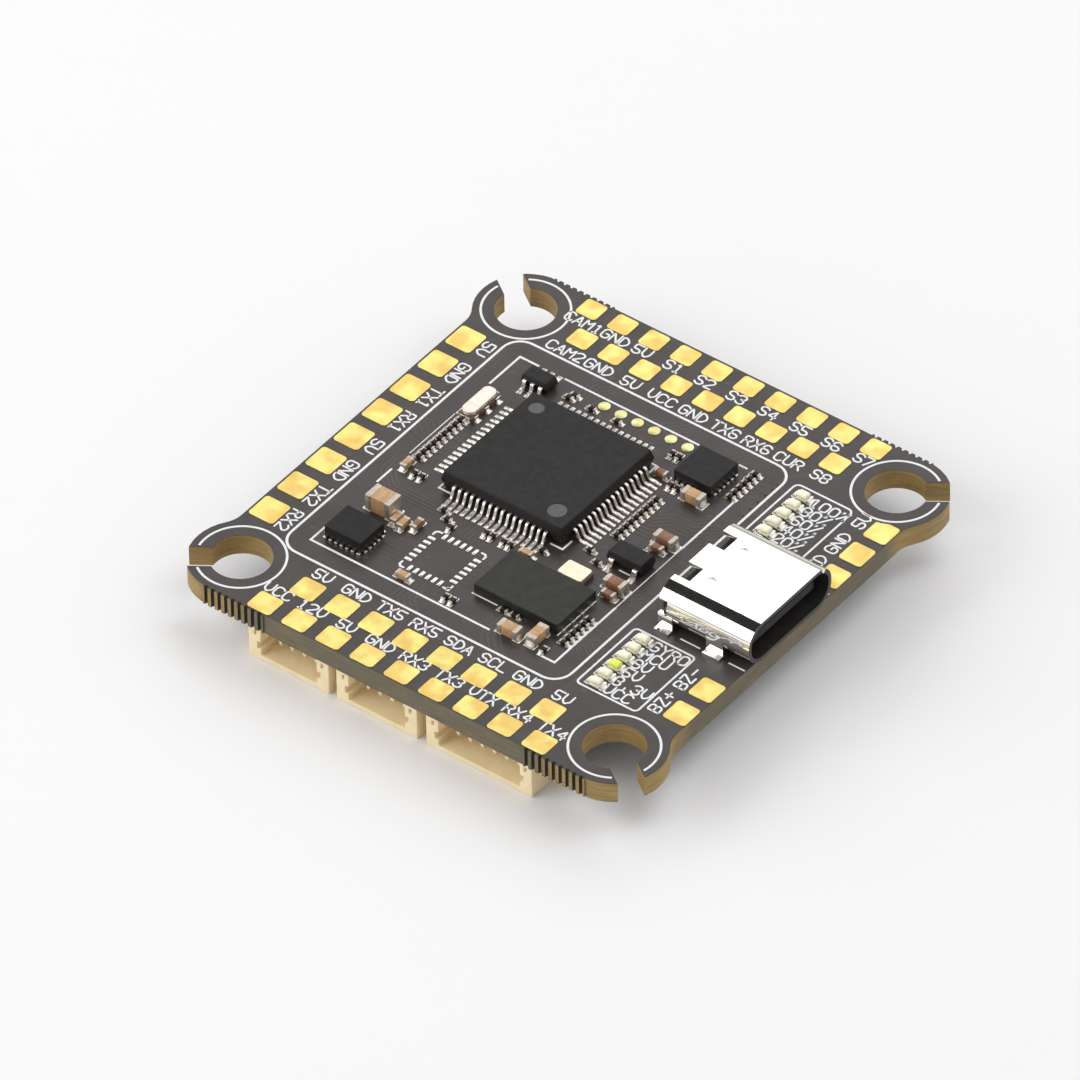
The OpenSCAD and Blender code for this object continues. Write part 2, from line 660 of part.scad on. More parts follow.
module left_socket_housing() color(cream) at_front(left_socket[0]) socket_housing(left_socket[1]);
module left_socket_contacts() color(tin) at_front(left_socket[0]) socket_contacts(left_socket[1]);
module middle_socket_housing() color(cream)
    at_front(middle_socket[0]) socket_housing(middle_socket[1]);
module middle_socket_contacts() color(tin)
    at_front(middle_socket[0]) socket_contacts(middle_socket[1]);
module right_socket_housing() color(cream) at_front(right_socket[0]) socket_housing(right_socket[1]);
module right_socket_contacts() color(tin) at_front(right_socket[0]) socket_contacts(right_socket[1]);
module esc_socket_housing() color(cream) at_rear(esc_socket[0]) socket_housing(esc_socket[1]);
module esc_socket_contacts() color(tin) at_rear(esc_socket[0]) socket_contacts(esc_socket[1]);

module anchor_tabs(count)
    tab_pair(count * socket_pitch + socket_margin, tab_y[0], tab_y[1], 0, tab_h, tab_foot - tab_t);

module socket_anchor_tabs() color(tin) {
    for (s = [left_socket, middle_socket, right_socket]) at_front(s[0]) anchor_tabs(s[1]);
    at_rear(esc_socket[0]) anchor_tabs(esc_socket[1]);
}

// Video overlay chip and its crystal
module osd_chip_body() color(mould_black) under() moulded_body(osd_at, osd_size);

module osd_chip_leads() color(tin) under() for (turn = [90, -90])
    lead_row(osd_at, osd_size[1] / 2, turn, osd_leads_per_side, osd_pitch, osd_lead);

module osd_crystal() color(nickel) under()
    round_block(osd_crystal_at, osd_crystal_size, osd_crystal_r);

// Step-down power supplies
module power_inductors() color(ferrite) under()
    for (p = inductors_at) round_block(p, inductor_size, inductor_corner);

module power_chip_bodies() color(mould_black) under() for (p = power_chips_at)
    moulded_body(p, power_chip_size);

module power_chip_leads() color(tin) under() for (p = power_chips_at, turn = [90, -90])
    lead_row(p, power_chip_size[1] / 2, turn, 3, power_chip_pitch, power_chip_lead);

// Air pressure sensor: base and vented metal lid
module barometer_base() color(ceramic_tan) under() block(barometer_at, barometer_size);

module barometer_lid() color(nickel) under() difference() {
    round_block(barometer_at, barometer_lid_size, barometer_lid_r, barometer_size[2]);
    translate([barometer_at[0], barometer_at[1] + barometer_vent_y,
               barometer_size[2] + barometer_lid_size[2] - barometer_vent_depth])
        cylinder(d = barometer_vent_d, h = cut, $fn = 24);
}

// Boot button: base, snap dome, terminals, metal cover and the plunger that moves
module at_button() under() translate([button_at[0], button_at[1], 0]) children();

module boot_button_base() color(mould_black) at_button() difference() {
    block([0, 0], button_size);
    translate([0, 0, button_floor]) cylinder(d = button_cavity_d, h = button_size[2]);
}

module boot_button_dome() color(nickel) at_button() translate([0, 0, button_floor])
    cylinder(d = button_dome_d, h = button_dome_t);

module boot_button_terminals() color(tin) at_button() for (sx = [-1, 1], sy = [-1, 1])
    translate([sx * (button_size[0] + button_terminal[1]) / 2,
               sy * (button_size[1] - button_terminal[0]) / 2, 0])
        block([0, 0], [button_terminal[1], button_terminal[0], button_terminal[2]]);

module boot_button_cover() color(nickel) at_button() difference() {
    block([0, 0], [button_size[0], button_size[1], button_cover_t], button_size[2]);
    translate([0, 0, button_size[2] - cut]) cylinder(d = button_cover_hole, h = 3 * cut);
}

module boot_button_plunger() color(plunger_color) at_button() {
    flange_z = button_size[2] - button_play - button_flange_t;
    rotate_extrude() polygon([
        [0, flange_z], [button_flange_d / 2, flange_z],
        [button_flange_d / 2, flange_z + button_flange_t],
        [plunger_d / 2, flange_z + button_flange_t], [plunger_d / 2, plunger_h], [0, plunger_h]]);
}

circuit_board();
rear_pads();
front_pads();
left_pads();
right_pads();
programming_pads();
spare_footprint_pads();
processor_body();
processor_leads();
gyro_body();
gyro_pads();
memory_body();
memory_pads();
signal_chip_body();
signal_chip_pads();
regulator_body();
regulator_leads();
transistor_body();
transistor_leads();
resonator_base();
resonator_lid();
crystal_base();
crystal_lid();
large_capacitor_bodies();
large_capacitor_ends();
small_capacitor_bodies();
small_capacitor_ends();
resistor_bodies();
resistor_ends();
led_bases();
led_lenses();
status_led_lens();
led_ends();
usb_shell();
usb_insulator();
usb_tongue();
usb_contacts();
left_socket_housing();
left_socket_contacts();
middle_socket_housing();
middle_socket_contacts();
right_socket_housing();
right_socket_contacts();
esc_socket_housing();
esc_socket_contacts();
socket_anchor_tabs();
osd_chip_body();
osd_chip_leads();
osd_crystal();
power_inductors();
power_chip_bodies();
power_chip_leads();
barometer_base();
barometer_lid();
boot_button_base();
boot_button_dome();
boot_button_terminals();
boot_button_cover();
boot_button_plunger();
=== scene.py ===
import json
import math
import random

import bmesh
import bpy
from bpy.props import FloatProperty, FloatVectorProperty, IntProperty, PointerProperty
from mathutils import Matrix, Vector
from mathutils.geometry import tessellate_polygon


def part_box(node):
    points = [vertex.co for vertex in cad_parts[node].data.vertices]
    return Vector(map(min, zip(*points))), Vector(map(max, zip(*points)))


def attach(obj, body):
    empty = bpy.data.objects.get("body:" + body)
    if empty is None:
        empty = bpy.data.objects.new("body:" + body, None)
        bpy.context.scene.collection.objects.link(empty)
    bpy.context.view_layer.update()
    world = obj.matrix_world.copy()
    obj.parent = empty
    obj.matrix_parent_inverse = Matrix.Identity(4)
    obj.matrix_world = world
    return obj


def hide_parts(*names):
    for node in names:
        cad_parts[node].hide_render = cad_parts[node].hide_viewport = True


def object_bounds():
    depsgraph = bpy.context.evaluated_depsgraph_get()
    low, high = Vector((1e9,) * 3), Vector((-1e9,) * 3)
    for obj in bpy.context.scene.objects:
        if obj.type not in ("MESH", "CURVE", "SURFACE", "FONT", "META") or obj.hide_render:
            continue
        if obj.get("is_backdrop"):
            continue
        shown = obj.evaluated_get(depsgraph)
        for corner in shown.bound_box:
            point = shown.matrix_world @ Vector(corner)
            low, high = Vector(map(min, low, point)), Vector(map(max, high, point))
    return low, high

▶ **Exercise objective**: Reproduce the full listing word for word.

▶ **Written solution**:
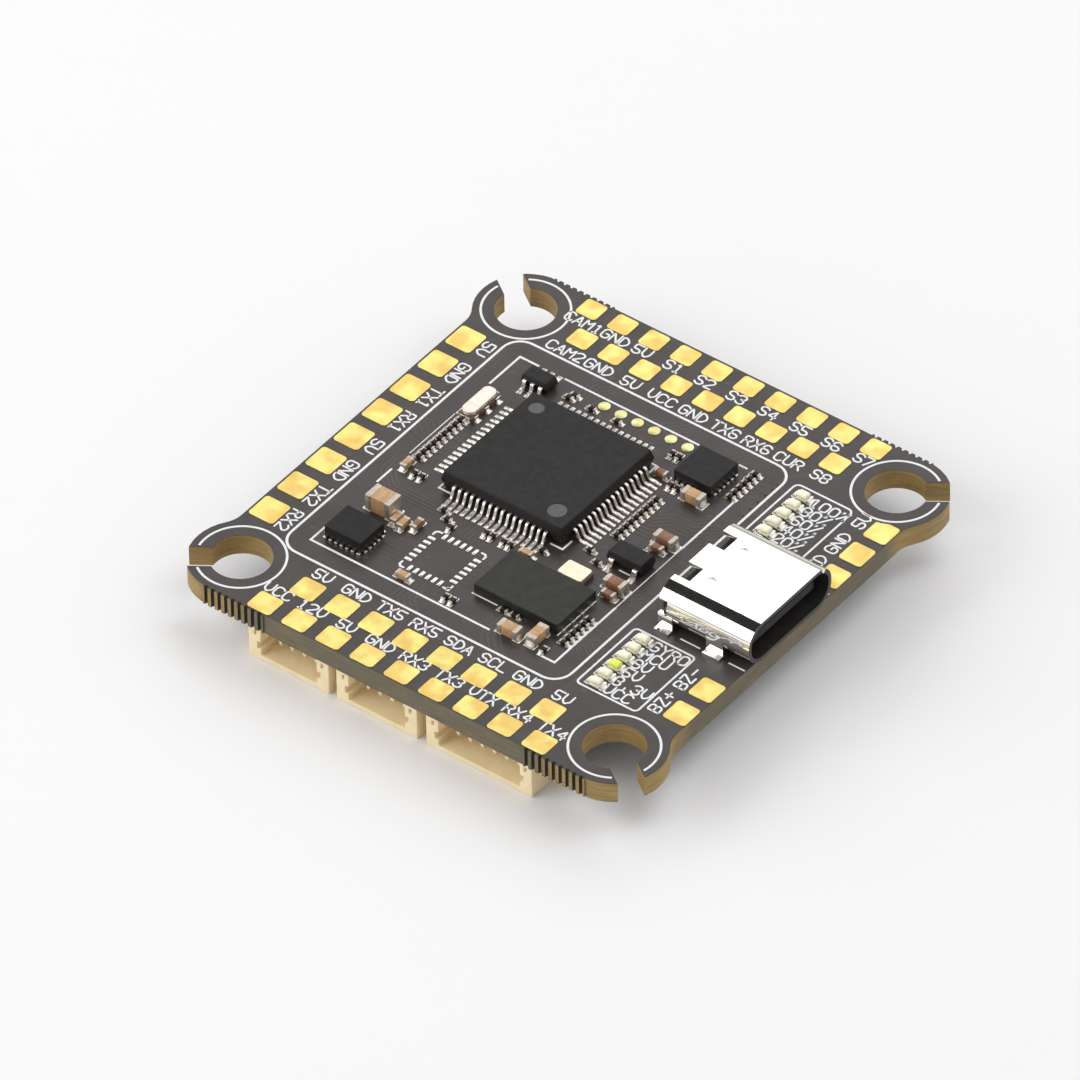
The OpenSCAD and Blender code for this object continues. Write part 2, from line 660 of part.scad on. More parts follow.
module left_socket_housing() color(cream) at_front(left_socket[0]) socket_housing(left_socket[1]);
module left_socket_contacts() color(tin) at_front(left_socket[0]) socket_contacts(left_socket[1]);
module middle_socket_housing() color(cream)
    at_front(middle_socket[0]) socket_housing(middle_socket[1]);
module middle_socket_contacts() color(tin)
    at_front(middle_socket[0]) socket_contacts(middle_socket[1]);
module right_socket_housing() color(cream) at_front(right_socket[0]) socket_housing(right_socket[1]);
module right_socket_contacts() color(tin) at_front(right_socket[0]) socket_contacts(right_socket[1]);
module esc_socket_housing() color(cream) at_rear(esc_socket[0]) socket_housing(esc_socket[1]);
module esc_socket_contacts() color(tin) at_rear(esc_socket[0]) socket_contacts(esc_socket[1]);

module anchor_tabs(count)
    tab_pair(count * socket_pitch + socket_margin, tab_y[0], tab_y[1], 0, tab_h, tab_foot - tab_t);

module socket_anchor_tabs() color(tin) {
    for (s = [left_socket, middle_socket, right_socket]) at_front(s[0]) anchor_tabs(s[1]);
    at_rear(esc_socket[0]) anchor_tabs(esc_socket[1]);
}

// Video overlay chip and its crystal
module osd_chip_body() color(mould_black) under() moulded_body(osd_at, osd_size);

module osd_chip_leads() color(tin) under() for (turn = [90, -90])
    lead_row(osd_at, osd_size[1] / 2, turn, osd_leads_per_side, osd_pitch, osd_lead);

module osd_crystal() color(nickel) under()
    round_block(osd_crystal_at, osd_crystal_size, osd_crystal_r);

// Step-down power supplies
module power_inductors() color(ferrite) under()
    for (p = inductors_at) round_block(p, inductor_size, inductor_corner);

module power_chip_bodies() color(mould_black) under() for (p = power_chips_at)
    moulded_body(p, power_chip_size);

module power_chip_leads() color(tin) under() for (p = power_chips_at, turn = [90, -90])
    lead_row(p, power_chip_size[1] / 2, turn, 3, power_chip_pitch, power_chip_lead);

// Air pressure sensor: base and vented metal lid
module barometer_base() color(ceramic_tan) under() block(barometer_at, barometer_size);

module barometer_lid() color(nickel) under() difference() {
    round_block(barometer_at, barometer_lid_size, barometer_lid_r, barometer_size[2]);
    translate([barometer_at[0], barometer_at[1] + barometer_vent_y,
               barometer_size[2] + barometer_lid_size[2] - barometer_vent_depth])
        cylinder(d = barometer_vent_d, h = cut, $fn = 24);
}

// Boot button: base, snap dome, terminals, metal cover and the plunger that moves
module at_button() under() translate([button_at[0], button_at[1], 0]) children();

module boot_button_base() color(mould_black) at_button() difference() {
    block([0, 0], button_size);
    translate([0, 0, button_floor]) cylinder(d = button_cavity_d, h = button_size[2]);
}

module boot_button_dome() color(nickel) at_button() translate([0, 0, button_floor])
    cylinder(d = button_dome_d, h = button_dome_t);

module boot_button_terminals() color(tin) at_button() for (sx = [-1, 1], sy = [-1, 1])
    translate([sx * (button_size[0] + button_terminal[1]) / 2,
               sy * (button_size[1] - button_terminal[0]) / 2, 0])
        block([0, 0], [button_terminal[1], button_terminal[0], button_terminal[2]]);

module boot_button_cover() color(nickel) at_button() difference() {
    block([0, 0], [button_size[0], button_size[1], button_cover_t], button_size[2]);
    translate([0, 0, button_size[2] - cut]) cylinder(d = button_cover_hole, h = 3 * cut);
}

module boot_button_plunger() color(plunger_color) at_button() {
    flange_z = button_size[2] - button_play - button_flange_t;
    rotate_extrude() polygon([
        [0, flange_z], [button_flange_d / 2, flange_z],
        [button_flange_d / 2, flange_z + button_flange_t],
        [plunger_d / 2, flange_z + button_flange_t], [plunger_d / 2, plunger_h], [0, plunger_h]]);
}

circuit_board();
rear_pads();
front_pads();
left_pads();
right_pads();
programming_pads();
spare_footprint_pads();
processor_body();
processor_leads();
gyro_body();
gyro_pads();
memory_body();
memory_pads();
signal_chip_body();
signal_chip_pads();
regulator_body();
regulator_leads();
transistor_body();
transistor_leads();
resonator_base();
resonator_lid();
crystal_base();
crystal_lid();
large_capacitor_bodies();
large_capacitor_ends();
small_capacitor_bodies();
small_capacitor_ends();
resistor_bodies();
resistor_ends();
led_bases();
led_lenses();
status_led_lens();
led_ends();
usb_shell();
usb_insulator();
usb_tongue();
usb_contacts();
left_socket_housing();
left_socket_contacts();
middle_socket_housing();
middle_socket_contacts();
right_socket_housing();
right_socket_contacts();
esc_socket_housing();
esc_socket_contacts();
socket_anchor_tabs();
osd_chip_body();
osd_chip_leads();
osd_crystal();
power_inductors();
power_chip_bodies();
power_chip_leads();
barometer_base();
barometer_lid();
boot_button_base();
boot_button_dome();
boot_button_terminals();
boot_button_cover();
boot_button_plunger();
=== scene.py ===
import json
import math
import random

import bmesh
import bpy
from bpy.props import FloatProperty, FloatVectorProperty, IntProperty, PointerProperty
from mathutils import Matrix, Vector
from mathutils.geometry import tessellate_polygon


def part_box(node):
    points = [vertex.co for vertex in cad_parts[node].data.vertices]
    return Vector(map(min, zip(*points))), Vector(map(max, zip(*points)))


def attach(obj, body):
    empty = bpy.data.objects.get("body:" + body)
    if empty is None:
        empty = bpy.data.objects.new("body:" + body, None)
        bpy.context.scene.collection.objects.link(empty)
    bpy.context.view_layer.update()
    world = obj.matrix_world.copy()
    obj.parent = empty
    obj.matrix_parent_inverse = Matrix.Identity(4)
    obj.matrix_world = world
    return obj


def hide_parts(*names):
    for node in names:
        cad_parts[node].hide_render = cad_parts[node].hide_viewport = True


def object_bounds():
    depsgraph = bpy.context.evaluated_depsgraph_get()
    low, high = Vector((1e9,) * 3), Vector((-1e9,) * 3)
    for obj in bpy.context.scene.objects:
        if obj.type not in ("MESH", "CURVE", "SURFACE", "FONT", "META") or obj.hide_render:
            continue
        if obj.get("is_backdrop"):
            continue
        shown = obj.evaluated_get(depsgraph)
        for corner in shown.bound_box:
            point = shown.matrix_world @ Vector(corner)
            low, high = Vector(map(min, low, point)), Vector(map(max, high, point))
    return low, high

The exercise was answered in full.